Israeli support for Palestinian statehood can only return when there is confidence that such a state will bring peace and security and not more October 7-style massacres. That will be the day when Palestinian leaders stop naming schools and streets after terrorists. When martyr posters no longer line the streets of Ramallah. When children are taught to cherish life rather than seek death. When the national goal is to build a peaceful, prosperous state beside Israel, not to “return” into Israel.

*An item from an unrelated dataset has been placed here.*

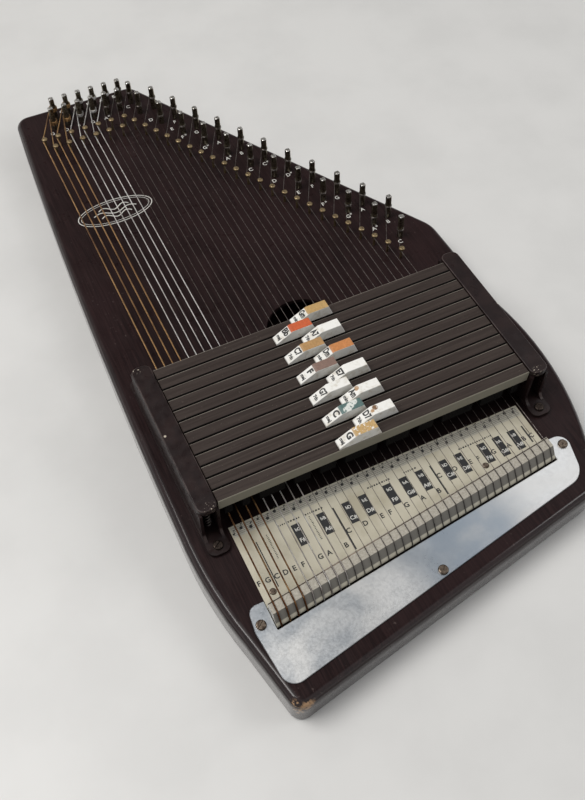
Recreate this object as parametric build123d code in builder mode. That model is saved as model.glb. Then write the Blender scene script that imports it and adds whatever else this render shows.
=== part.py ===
from build123d import *
from math import atan2, cos, radians, sin, tan
import os

# Chorded zither: a flat sound box strung with 36 strings, and twelve sprung chord bars that damp them.
# Millimetres. +X points to the short treble strings, +Y along the strings to the tuning pins, +Z up.
# The origin lies on the flat back, in the middle of the box.

# --- Driving dimensions: sound box ---
BODY_HEIGHT = 29.0
PLY = 3.2  # thickness of the soundboard and of the back
TOP_ROUND = 5.0
BACK_ROUND = 2.0
HEAD_Y = 287.25
HEAD_LEFT = Vector(-127.3, HEAD_Y)
HEAD_RIGHT = Vector(-19.3, HEAD_Y)
SHOULDER = Vector(138.4, 13.6)
WAIST = Vector(140.2, -76.0)
BOUT_MIDDLE = Vector(144.6, -127.0)
BOUT_END = Vector(127.8, -208.75)
TAIL_RIGHT = Vector(118.8, -241.95)
TAIL_LEFT = Vector(-127.7, -287.5)
BASS_BEND_END = Vector(-138.3, -237.25)
BASS_BEND_START = Vector(-147.3, -164.25)
BASS_MIDDLE = Vector(-141.9, 62.75)
TAIL_SLOPE = (TAIL_RIGHT.Y - TAIL_LEFT.Y) / (TAIL_RIGHT.X - TAIL_LEFT.X)
CAVITY_BASS_X = -119.0
CAVITY_TREBLE_X = 111.0
CAVITY_HEAD_Y = 208.0
CAVITY_CORNER_X = -50.0
CAVITY_SHOULDER = Vector(76.0, -22.0)
TAIL_BLOCK_DEPTH = 62.0
SOUNDHOLE_CENTRE = (-2.1, -39.4)
SOUNDHOLE_RADIUS = 27.8
BRACE_WIDTH = 10.0
BRACE_HEIGHT = 9.0
BRACE_LINES = [130.0, 30.0, -100.0]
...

If Europe wants a two-state solution, it must insist one of them is Jewish. That means saying, clearly and publicly, there will be no so-called “right of return” for millions of descendants of refugees into Israel. That demand is incompatible with a two-state solution – unless both states are meant to be Palestinian. Besides, you cannot claim Palestinians are refugees in a country you’ve just recognised as their own. It’s telling that advocates for recognition are silent on this glaring contradiction.

If the UK, France, and others truly want to help build peace, they should focus on fostering these changes: ending incitement in schools and media; dismantling the “pay-for-slay” programme for convicted terrorists; replacing the cult of “resistance” with a culture of coexistence. In short, reforming the official policies of Israel’s so-called peace partner, the “moderate” Palestinian Authority, bankrolled by Western donors often too squeamish to confront it. Instead of rewarding October 7 with counterproductive recognition, No. 10 could follow the EU’s lead and make British taxpayer funding to the PA conditional on reform.

If you can’t do these things, you’re not doing diplomacy. You’re not following the evidence, you’re following a false narrative. One that, if realised, would be paid for in blood.